What’s getting hard after four books and a gap of a few years between them, is to get the timeline sorted out. Events in this book overlap events in the other three, and it’s hard to remember who all the characters are in the previous books and their ‘status’ in this one. But that’s a minor niggle.
Higson goes to lengths to point out that the monsters inside – the children who decide to lead the children – are as dangerous as those outside. There are shades of Lord of The Flies in Ed and Little Sam and the situations they find themselves in, and I think the comparison is a worthy one.
This is not a book for the squeamish. A nine year old boy gets flogged, anyone can die (and they do), and the fights against the adults are long, bloody and vicious. It doesn’t go into extravagant details, but it doesn’t shy away from them either. Be warned: This is the book Stephen King would write if he wrote YA.

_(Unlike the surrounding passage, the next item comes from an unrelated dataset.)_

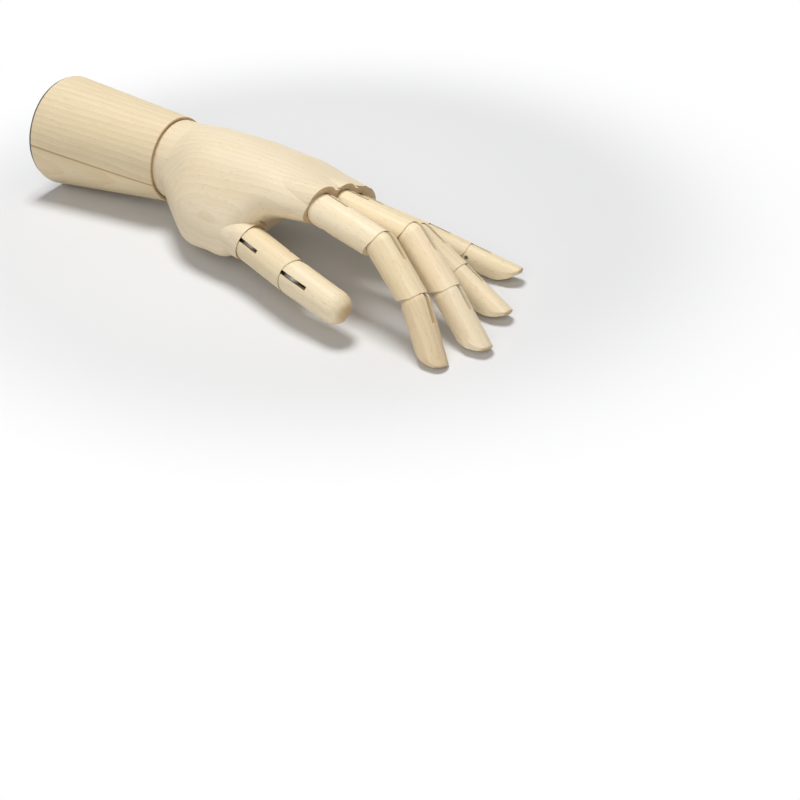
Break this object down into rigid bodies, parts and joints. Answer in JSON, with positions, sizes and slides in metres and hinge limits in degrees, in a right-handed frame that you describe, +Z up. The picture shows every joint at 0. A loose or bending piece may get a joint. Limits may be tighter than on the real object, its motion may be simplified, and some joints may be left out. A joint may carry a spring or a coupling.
{
  "type": "wooden hand mannequin",
  "caption": "Jointed wooden artist's hand mannequin: a tapered forearm, a sprung wrist ball, a carved palm, and pinned fingers and thumb that hold a pose.",
  "frame": {"origin": "on the table, under the middle of the hand's bounding box, with the hand lying palm down", "axes": "+X from the forearm's flat base towards the fingertips, +Z up from the table, +Y towards the little finger's side"},
  "size_m": [0.2873, 0.1022, 0.0605],
  "materials": {
    "beech": "sanded, unvarnished",
    "felt": "pressed felt",
    "spring_wire": "drawn wire",
    "steel_strip": "stamped strip",
    "steel_pin": "cut wire"
  },
  "bodies": {
    "forearm": {"forearm": "beech", "base_pad": "felt"},
    "wrist_spring": {"wrist_spring": "spring_wire", "anchor_pin": "steel_pin"},
    "wrist_link": {"wrist_link": "spring_wire"},
    "palm": {"palm": "beech", "palm_pins": "steel_pin", "wrist_pin": "steel_pin", "index_proximal_link": "steel_strip", "middle_proximal_link": "steel_strip", "ring_proximal_link": "steel_strip", "little_proximal_link": "steel_strip", "thumb_proximal_link": "steel_strip"},
    "index_proximal": {"index_proximal": "beech", "index_proximal_pins": "steel_pin", "index_middle_link": "steel_strip"},
    "index_middle": {"index_middle": "beech", "index_middle_pins": "steel_pin", "index_distal_link": "steel_strip"},
    "index_distal": {"index_distal": "beech", "index_distal_pins": "steel_pin"},
    "middle_proximal": {"middle_proximal": "beech", "middle_proximal_pins": "steel_pin", "middle_middle_link": "steel_strip"},
    "middle_middle": {"middle_middle": "beech", "middle_middle_pins": "steel_pin", "middle_distal_link": "steel_strip"},
    "middle_distal": {"middle_distal": "beech", "middle_distal_pins": "steel_pin"},
    "ring_proximal": {"ring_proximal": "beech", "ring_proximal_pins": "steel_pin", "ring_middle_link": "steel_strip"},
    "ring_middle": {"ring_middle": "beech", "ring_middle_pins": "steel_pin", "ring_distal_link": "steel_strip"},
    "ring_distal": {"ring_distal": "beech", "ring_distal_pins": "steel_pin"},
    "little_proximal": {"little_proximal": "beech", "little_proximal_pins": "steel_pin", "little_middle_link": "steel_strip"},
    "little_middle": {"little_middle": "beech", "little_middle_pins": "steel_pin", "little_distal_link": "steel_strip"},
    "little_distal": {"little_distal": "beech", "little_distal_pins": "steel_pin"},
    "thumb_proximal": {"thumb_proximal": "beech", "thumb_proximal_pins": "steel_pin", "thumb_distal_link": "steel_strip"},
    "thumb_distal": {"thumb_distal": "beech", "thumb_distal_pins": "steel_pin"}
  },
  "joints": [
    {"name": "wrist_twist", "type": "hinge", "parent": "forearm", "child": "wrist_spring", "pos_m": [-0.0525, 0.0193, 0.03], "axis": [1, 0, 0], "range_deg": [-90, 90]},
    {"name": "wrist_deviation", "type": "hinge", "parent": "wrist_spring", "child": "wrist_link", "pos_m": [-0.0525, 0.0193, 0.03], "axis": [0, 0.3256, 0.9455], "range_deg": [-9, 19]},
    {"name": "wrist_flexion", "type": "hinge", "parent": "wrist_link", "child": "palm", "pos_m": [-0.0525, 0.0193, 0.03], "axis": [0.0785, 0.9426, -0.3246], "range_deg": [-12, 20]},
    {"name": "index_knuckle", "type": "hinge", "parent": "palm", "child": "index_proximal", "pos_m": [0.05145, -0.01333, 0.04356], "axis": [0.1719, 0.9314, -0.3207], "range_deg": [-21.1, 48.9]},
    {"name": "index_middle", "type": "hinge", "parent": "index_proximal", "child": "index_middle", "pos_m": [0.08886, -0.02193, 0.03864], "axis": [0.1719, 0.9314, -0.3207], "range_deg": [-32.1, 37.9]},
    {"name": "index_tip", "type": "hinge", "parent": "index_middle", "child": "index_distal", "pos_m": [0.11245, -0.03218, 0.02152], "axis": [0.1719, 0.9314, -0.3207], "range_deg": [-27.6, 42.4]},
    {"name": "middle_knuckle", "type": "hinge", "parent": "palm", "child": "middle_proximal", "pos_m": [0.05206, 0.0027, 0.0391], "axis": [0.1288, 0.9376, -0.3229], "range_deg": [-16.4, 53.6]},
    {"name": "middle_middle", "type": "hinge", "parent": "middle_proximal", "child": "middle_middle", "pos_m": [0.09355, -0.00392, 0.03642], "axis": [0.1288, 0.9376, -0.3229], "range_deg": [-36.9, 33.1]},
    {"name": "middle_tip", "type": "hinge", "parent": "middle_middle", "child": "middle_distal", "pos_m": [0.11818, -0.01357, 0.01824], "axis": [0.1288, 0.9376, -0.3229], "range_deg": [-13.6, 56.4]},
    {"name": "ring_knuckle", "type": "hinge", "parent": "palm", "child": "ring_proximal", "pos_m": [0.04908, 0.01885, 0.02984], "axis": [0.0244, 0.9452, -0.3255], "range_deg": [-17.9, 52.1]},
    {"name": "ring_middle", "type": "hinge", "parent": "ring_proximal", "child": "ring_middle", "pos_m": [0.08562, 0.01636, 0.02533], "axis": [0.0244, 0.9452, -0.3255], "range_deg": [-23.8, 46.2]},
    {"name": "ring_tip", "type": "hinge", "parent": "ring_middle", "child": "ring_distal", "pos_m": [0.10917, 0.01179, 0.01383], "axis": [0.0244, 0.9452, -0.3255], "range_deg": [-10, 60]},
    {"name": "little_knuckle", "type": "hinge", "parent": "palm", "child": "little_proximal", "pos_m": [0.04471, 0.03469, 0.01963], "axis": [-0.1461, 0.9354, -0.3221], "range_deg": [-17.5, 52.5]},
    {"name": "little_middle", "type": "hinge", "parent": "little_proximal", "child": "little_middle", "pos_m": [0.07658, 0.03776, 0.01408], "axis": [-0.1461, 0.9354, -0.3221], "range_deg": [-7.4, 62.6]},
    {"name": "little_tip", "type": "hinge", "parent": "little_middle", "child": "little_distal", "pos_m": [0.09892, 0.03946, 0.0089], "axis": [-0.1461, 0.9354, -0.3221], "range_deg": [-10, 60]},
    {"name": "thumb_base", "type": "hinge", "parent": "palm", "child": "thumb_proximal", "pos_m": [0.01814, -0.02515, 0.02151], "axis": [-0.2575, -0.5564, -0.79], "range_deg": [-40, 20]},
    {"name": "thumb_tip", "type": "hinge", "parent": "thumb_proximal", "child": "thumb_distal", "pos_m": [0.05218, -0.03906, 0.02021], "axis": [-0.2575, -0.5564, -0.79], "range_deg": [-50, 10]}
  ]
}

The real star of the show are Little Sam and the delightfully batty (or is he?) The Kid, who talks like Alex from A Clockwork Orange but is sharp as a sat-on-box-of-pins. Sam’s grim determination to find his sister and then The Kid is one of the underlying themes of the book – and there are so many: dictatorships, loyalty, sacrifice, friendship, not judging people by their appearances, rebuilding society. Everything is packed in there, but nothing feels rushed or thrown in. This is a book carefully constructed to make you think and reconsider, and I’m already hungry for the next three sequels.